> **TO BE DONE**
What is needed here is an exact copy of every entry.

> **DATASET CONTENT**

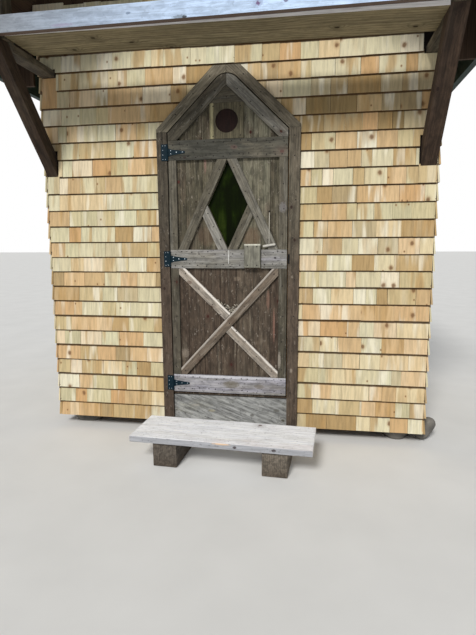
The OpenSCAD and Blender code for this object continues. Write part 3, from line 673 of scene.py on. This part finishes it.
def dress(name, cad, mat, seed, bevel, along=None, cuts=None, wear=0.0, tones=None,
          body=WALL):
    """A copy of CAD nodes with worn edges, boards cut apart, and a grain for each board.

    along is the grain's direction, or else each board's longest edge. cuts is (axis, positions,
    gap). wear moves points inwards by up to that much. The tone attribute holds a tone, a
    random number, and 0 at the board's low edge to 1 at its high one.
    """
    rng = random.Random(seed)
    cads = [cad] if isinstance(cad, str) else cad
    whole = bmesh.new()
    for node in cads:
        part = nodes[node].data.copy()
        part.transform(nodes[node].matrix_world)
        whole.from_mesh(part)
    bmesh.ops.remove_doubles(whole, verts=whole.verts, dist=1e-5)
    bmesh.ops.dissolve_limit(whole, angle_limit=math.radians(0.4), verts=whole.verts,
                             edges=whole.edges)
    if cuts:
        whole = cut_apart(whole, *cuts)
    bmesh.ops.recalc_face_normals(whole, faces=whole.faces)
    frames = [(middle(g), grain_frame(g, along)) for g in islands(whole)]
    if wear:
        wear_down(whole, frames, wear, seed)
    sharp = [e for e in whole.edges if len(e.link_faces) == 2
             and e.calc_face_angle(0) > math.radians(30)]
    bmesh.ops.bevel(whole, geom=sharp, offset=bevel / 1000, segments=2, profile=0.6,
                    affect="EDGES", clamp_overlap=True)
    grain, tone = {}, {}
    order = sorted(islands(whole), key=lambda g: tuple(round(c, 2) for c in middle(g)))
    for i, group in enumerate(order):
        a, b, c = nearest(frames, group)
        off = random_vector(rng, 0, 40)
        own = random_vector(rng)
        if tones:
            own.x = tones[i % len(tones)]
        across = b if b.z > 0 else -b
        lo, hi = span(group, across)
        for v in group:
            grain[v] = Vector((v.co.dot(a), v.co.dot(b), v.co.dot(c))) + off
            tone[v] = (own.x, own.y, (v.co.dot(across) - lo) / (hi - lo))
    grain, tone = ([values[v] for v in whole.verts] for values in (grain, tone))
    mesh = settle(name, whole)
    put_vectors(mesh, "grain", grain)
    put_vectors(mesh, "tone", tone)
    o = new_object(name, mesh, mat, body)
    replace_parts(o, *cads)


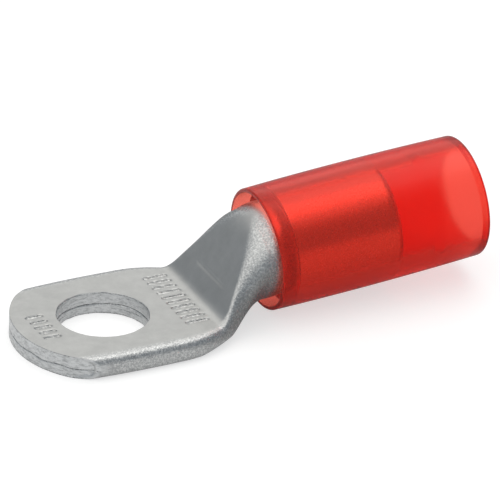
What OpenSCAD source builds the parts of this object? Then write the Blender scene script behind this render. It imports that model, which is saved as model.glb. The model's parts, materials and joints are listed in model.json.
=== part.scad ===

> **EXERCISE RESPONSE**
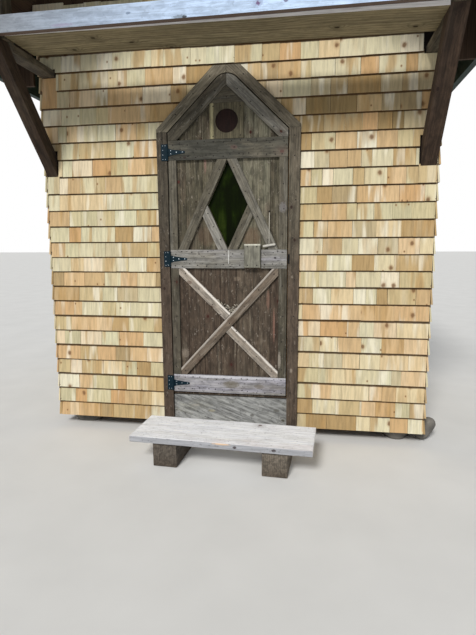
The OpenSCAD and Blender code for this object continues. Write part 3, from line 673 of scene.py on. This part finishes it.
def dress(name, cad, mat, seed, bevel, along=None, cuts=None, wear=0.0, tones=None,
          body=WALL):
    """A copy of CAD nodes with worn edges, boards cut apart, and a grain for each board.

    along is the grain's direction, or else each board's longest edge. cuts is (axis, positions,
    gap). wear moves points inwards by up to that much. The tone attribute holds a tone, a
    random number, and 0 at the board's low edge to 1 at its high one.
    """
    rng = random.Random(seed)
    cads = [cad] if isinstance(cad, str) else cad
    whole = bmesh.new()
    for node in cads:
        part = nodes[node].data.copy()
        part.transform(nodes[node].matrix_world)
        whole.from_mesh(part)
    bmesh.ops.remove_doubles(whole, verts=whole.verts, dist=1e-5)
    bmesh.ops.dissolve_limit(whole, angle_limit=math.radians(0.4), verts=whole.verts,
                             edges=whole.edges)
    if cuts:
        whole = cut_apart(whole, *cuts)
    bmesh.ops.recalc_face_normals(whole, faces=whole.faces)
    frames = [(middle(g), grain_frame(g, along)) for g in islands(whole)]
    if wear:
        wear_down(whole, frames, wear, seed)
    sharp = [e for e in whole.edges if len(e.link_faces) == 2
             and e.calc_face_angle(0) > math.radians(30)]
    bmesh.ops.bevel(whole, geom=sharp, offset=bevel / 1000, segments=2, profile=0.6,
                    affect="EDGES", clamp_overlap=True)
    grain, tone = {}, {}
    order = sorted(islands(whole), key=lambda g: tuple(round(c, 2) for c in middle(g)))
    for i, group in enumerate(order):
        a, b, c = nearest(frames, group)
        off = random_vector(rng, 0, 40)
        own = random_vector(rng)
        if tones:
            own.x = tones[i % len(tones)]
        across = b if b.z > 0 else -b
        lo, hi = span(group, across)
        for v in group:
            grain[v] = Vector((v.co.dot(a), v.co.dot(b), v.co.dot(c))) + off
            tone[v] = (own.x, own.y, (v.co.dot(across) - lo) / (hi - lo))
    grain, tone = ([values[v] for v in whole.verts] for values in (grain, tone))
    mesh = settle(name, whole)
    put_vectors(mesh, "grain", grain)
    put_vectors(mesh, "tone", tone)
    o = new_object(name, mesh, mat, body)
    replace_parts(o, *cads)


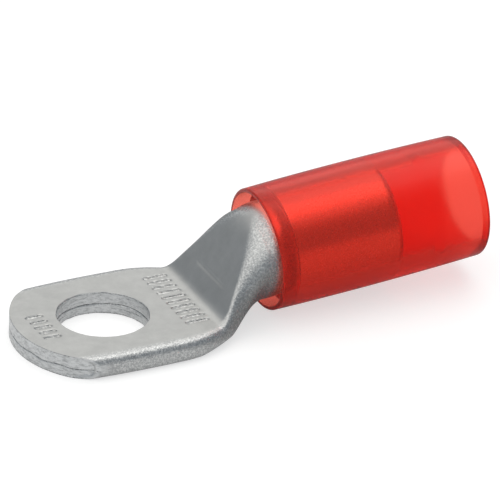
What OpenSCAD source builds the parts of this object? Then write the Blender scene script behind this render. It imports that model, which is saved as model.glb. The model's parts, materials and joints are listed in model.json.
=== part.scad ===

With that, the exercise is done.